George Spenceley recalls his childhood memories of Middlesbrough and how his large family coped with life in World War II and with the happy and sad events of family life.

The Coverdales lived on one side of us and one day John Coverdale and I were playing in the fields when we heard the noise of an aeroplane, it was further over towards Smiths farm.

It was flying very low just above the farm buildings and the engines were very quiet and then it landed in the next field to where we were playing. We thought that they could be spies.

We ran back to our house but found no one in so we ran on to tell John's Mam. She wouldn't believe us at first then she got her coat and said, 'Come on show me'.
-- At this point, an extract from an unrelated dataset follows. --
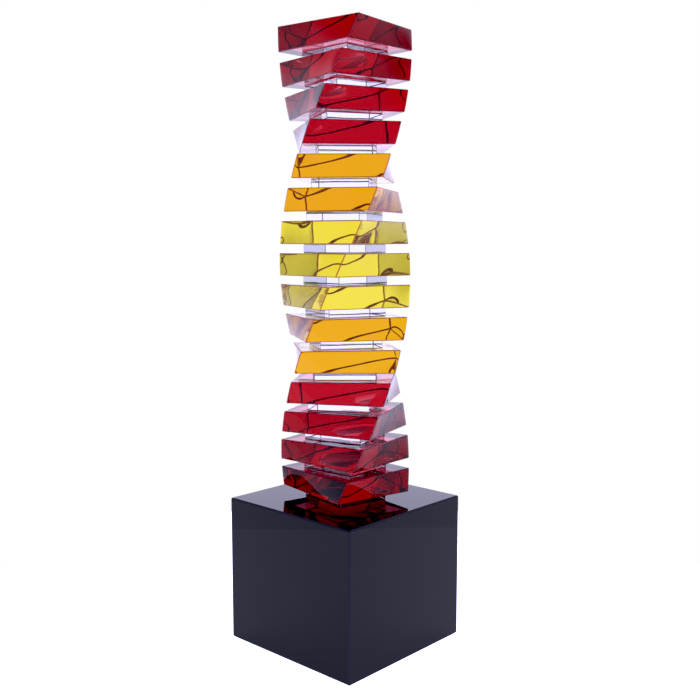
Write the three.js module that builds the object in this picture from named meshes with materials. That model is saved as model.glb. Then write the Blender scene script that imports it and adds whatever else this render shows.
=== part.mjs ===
// Column trophy: fifteen twisted glass blocks, four red, two amber, three yellow, two amber and four red,
// stacked on a polished black glass base with a clear glass spacer bonded under each of them.
// Millimetres, +Z up, origin at the middle of the base's underside, base sides along X and Y.
import * as THREE from "three";

// Black base
const baseWidth = 112.5;
const baseHeight = 100;
const baseBevel = 1.2;

// Coloured blocks: slabs of thick cast glass whose upper face is turned against the lower one
const blockWidth = 60;
const blockDepth = 66.5;
const blockHeight = 15;
const blockBevel = 0.5;
const blockTwist = 8.33;

// Clear spacers: straight pieces of 6 mm sheet, set in from the edge of the block that they carry
const spacerHeight = 5.8;
const spacerInsetWidth = 11;
const spacerInsetDepth = 12;
const spacerBevel = 0.35;

// Clear adhesive film between two bonded faces
const bondFilm = 0.1;

// Turns about the column's axis, in degrees, counted anticlockwise from above
const lowestBlockTurn = 78.5;
const turnBetweenBlocks = 5.2;

// Colours of the blocks, from the lowest to the highest
const bands = [
  { name: "red", count: 4 },
  { name: "amber", count: 2 },
  { name: "yellow", count: 3 },
  { name: "amber", count: 2 },
  { name: "red", count: 4 },
];
const glassColours = {
  red: 0xb4101f,
  amber: 0xe69a12,
  yellow: 0xe6dc4b,
};
const clearColour = 0xe9eaf2;
const blackColour = 0x0b0c12;

// Facets that a twisted side is divided into, along the side and up its height
const facetsAlongSide = 4;
const facetsUpSide = 4;

const spacerWidth = blockWidth - 2 * spacerInsetWidth;
const spacerDepth = blockDepth - 2 * spacerInsetDepth;
const layerHeight = bondFilm + spacerHeight + bondFilm + blockHeight;
const layerTurn = blockTwist + turnBetweenBlocks;

// Places of the grid lines across one side of a bevelled block: its two ends, the two bevel lines,
// and the lines that divide the stretch between them.
function gridLines(length, bevel, divisions) {
  const lines = [-length / 2];
  for (let i = 0; i <= divisions; i++) {
    lines.push(-length / 2 + bevel + ((length - 2 * bevel) * i) / divisions);
  }
  lines.push(length / 2);
  return lines;
}

// A rectangular block standing on z = 0 with every edge ground to a flat bevel at 45 degrees. The box's
// corner lines are drawn in by half the bevel, so that the strips on both sides of them lie in one plane.
function bevelledBlock(width, depth, height, bevel, divisions) {
  const size = [width, depth, height];
  const lines = size.map((length, axis) => gridLines(length, bevel, divisions[axis]));
  const segments = lines.map((places) => places.length - 1);
  const geometry = new THREE.BoxGeometry(...size, ...segments);
  const position = geometry.getAttribute("position");
  for (let i = 0; i < position.count; i++) {
    const steps = size.map((length, axis) => {
      return Math.round((position.getComponent(i, axis) / length + 0.5) * segments[axis]);
    });
    const onOuterLine = steps.map((step, axis) => step === 0 || step === segments[axis]);
    const onEdge = onOuterLine.filter(Boolean).length > 1;
    steps.forEach((step, axis) => {
      const place = lines[axis][step];
      const drawnIn = onEdge && onOuterLine[axis] ? (Math.sign(place) * bevel) / 2 : 0;
      position.setComponent(i, axis, place - drawnIn);
    });
  }
  return geometry.translate(0, 0, height / 2);
}

// Turns each level of a geometry about Z, from nothing at z = 0 to the full angle at the given height.
function twist(geometry, height, degrees) {
  const position = geometry.getAttribute("position");
  const point = new THREE.Vector3();
  const up = new THREE.Vector3(0, 0, 1);
  for (let i = 0; i < position.count; i++) {
    point.fromBufferAttribute(position, i);
    point.applyAxisAngle(up, (THREE.MathUtils.degToRad(degrees) * point.z) / height);
    position.setXYZ(i, point.x, point.y, point.z);
  }
  geometry.computeVertexNormals();
  return geometry;
}

function glass(colour) {
  return new THREE.MeshStandardMaterial({ color: colour, roughness: 0.02, metalness: 0 });
}

function piece(name, geometry, colour, height, turn) {
  const mesh = new THREE.Mesh(geometry, glass(colour));
  mesh.name = name;
  mesh.position.z = height;
  mesh.rotation.z = THREE.MathUtils.degToRad(turn);
  return mesh;
}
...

Now Mrs. Coverdale was a rather plump lady and after a lot of huffing and puffing we reached the place where the plane had landed but there was a hedge stopping us getting to it.

We found a place with wooden railings topped with barbed wire and John's Mam hitched up her dress to climb over the fence, she was almost over when her undergarment got snagged on the barbed wire.

John and I started to laugh at the sight of his mother's pants caught on the wire, she was very annoyed and told us to stop messing about and help her. We tried in vain but she was too heavy for us, her pants were torn before she was free and didn't she vent her embarrassment on us?

To top it all by the time we'd freed her the authorities were at the plane and all the public were kept well away.

My Uncle Dick, like Dad and most of the other men, kept an allotment where kept hens and pigs. Waste food from a nearby factory gave him a constant supply of food for them but the swill as it was called had to be reheated according to government regulations.

Dick would empty the swill into a large boiler then put a fire underneath it and bring it to the required heat. It was then cooled before being fed to the pigs.

He also owned a horse and cart that he used for selling fruit and vegetables around Grangetown. To earn a little pocket money I'd go with him, walking the streets and shouting at the top of our voices about the various products we had to sell.

We'd stop at certain houses and he'd go inside leaving me to look after the cart and its wares and I tried to sell what I could.

That was a very cold job and I much preferred to help in and around the allotment. It was while helping with the animals that I decided I would like to make farming my career.